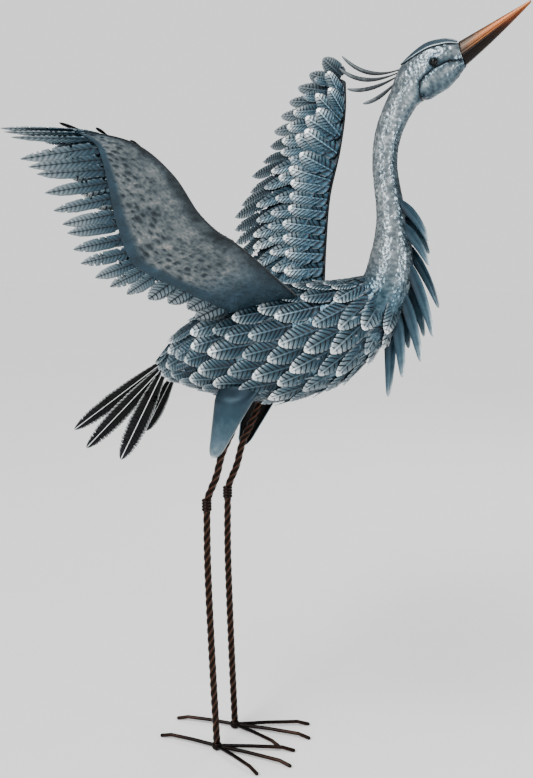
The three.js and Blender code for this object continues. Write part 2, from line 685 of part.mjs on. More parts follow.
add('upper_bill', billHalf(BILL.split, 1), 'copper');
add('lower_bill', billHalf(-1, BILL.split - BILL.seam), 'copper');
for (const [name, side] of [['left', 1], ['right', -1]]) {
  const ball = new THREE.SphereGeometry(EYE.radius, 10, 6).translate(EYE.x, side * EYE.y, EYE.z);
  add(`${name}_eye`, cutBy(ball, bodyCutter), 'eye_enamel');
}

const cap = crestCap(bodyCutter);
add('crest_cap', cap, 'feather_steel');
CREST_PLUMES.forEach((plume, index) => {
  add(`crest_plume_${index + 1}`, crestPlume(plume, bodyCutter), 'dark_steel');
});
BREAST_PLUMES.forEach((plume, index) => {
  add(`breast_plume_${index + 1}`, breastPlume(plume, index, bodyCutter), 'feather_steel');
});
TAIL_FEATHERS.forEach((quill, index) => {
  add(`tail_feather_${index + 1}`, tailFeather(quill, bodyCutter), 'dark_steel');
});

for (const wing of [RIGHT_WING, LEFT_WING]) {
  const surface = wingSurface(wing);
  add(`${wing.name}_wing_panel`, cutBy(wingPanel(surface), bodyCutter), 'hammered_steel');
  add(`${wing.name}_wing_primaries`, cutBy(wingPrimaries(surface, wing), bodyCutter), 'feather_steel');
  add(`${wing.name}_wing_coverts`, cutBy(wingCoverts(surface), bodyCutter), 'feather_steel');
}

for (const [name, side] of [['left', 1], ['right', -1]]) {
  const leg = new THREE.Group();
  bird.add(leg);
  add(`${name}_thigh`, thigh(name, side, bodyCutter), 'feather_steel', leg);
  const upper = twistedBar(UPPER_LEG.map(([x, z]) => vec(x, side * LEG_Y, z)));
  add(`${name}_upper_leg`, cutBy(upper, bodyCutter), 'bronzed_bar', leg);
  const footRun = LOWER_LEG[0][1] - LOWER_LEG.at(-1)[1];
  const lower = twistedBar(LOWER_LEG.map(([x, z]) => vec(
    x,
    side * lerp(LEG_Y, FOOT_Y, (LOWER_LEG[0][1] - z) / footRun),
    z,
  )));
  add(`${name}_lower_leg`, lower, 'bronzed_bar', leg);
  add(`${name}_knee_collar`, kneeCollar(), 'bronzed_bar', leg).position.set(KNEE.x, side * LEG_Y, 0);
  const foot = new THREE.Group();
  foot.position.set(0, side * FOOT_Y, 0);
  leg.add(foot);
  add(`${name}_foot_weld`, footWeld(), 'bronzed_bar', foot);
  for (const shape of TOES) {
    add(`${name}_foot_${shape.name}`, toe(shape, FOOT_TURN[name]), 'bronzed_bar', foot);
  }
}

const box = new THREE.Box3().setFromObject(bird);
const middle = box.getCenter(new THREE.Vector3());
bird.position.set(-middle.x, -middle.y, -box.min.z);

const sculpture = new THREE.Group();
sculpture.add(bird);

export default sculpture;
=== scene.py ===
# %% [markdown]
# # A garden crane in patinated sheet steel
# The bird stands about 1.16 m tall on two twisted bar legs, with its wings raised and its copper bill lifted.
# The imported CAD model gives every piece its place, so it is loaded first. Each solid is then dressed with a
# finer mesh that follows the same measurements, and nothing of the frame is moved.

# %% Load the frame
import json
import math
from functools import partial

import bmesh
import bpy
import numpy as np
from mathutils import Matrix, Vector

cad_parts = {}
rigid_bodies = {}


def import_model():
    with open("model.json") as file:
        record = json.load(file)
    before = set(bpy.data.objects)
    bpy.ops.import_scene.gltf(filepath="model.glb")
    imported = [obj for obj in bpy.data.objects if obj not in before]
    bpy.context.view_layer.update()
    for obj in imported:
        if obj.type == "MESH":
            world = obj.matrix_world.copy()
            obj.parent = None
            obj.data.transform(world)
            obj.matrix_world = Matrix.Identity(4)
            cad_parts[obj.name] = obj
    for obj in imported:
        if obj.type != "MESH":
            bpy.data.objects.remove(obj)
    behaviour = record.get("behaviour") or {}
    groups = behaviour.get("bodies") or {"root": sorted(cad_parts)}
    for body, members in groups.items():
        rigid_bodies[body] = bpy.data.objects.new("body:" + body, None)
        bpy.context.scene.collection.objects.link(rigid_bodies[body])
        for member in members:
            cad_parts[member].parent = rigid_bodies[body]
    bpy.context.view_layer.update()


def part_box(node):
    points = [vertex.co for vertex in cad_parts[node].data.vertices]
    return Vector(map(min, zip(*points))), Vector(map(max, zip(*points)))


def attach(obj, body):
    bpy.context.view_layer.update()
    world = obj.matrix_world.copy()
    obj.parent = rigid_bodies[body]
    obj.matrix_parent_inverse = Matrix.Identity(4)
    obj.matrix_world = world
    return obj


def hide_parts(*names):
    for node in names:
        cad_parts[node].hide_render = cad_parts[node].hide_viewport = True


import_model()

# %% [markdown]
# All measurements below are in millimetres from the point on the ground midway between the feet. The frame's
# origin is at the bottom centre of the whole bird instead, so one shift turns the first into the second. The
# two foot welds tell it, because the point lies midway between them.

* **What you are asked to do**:
Starting at the line that contains "obj.matrix_world = Matrix.Identity(4)" and ending at the line that contains "for body, members", retype each line exactly; omit everything outside that range.

* **Finished exercise**:
            obj.matrix_world = Matrix.Identity(4)
            cad_parts[obj.name] = obj
    for obj in imported:
        if obj.type != "MESH":
            bpy.data.objects.remove(obj)
    behaviour = record.get("behaviour") or {}
    groups = behaviour.get("bodies") or {"root": sorted(cad_parts)}
    for body, members in groups.items():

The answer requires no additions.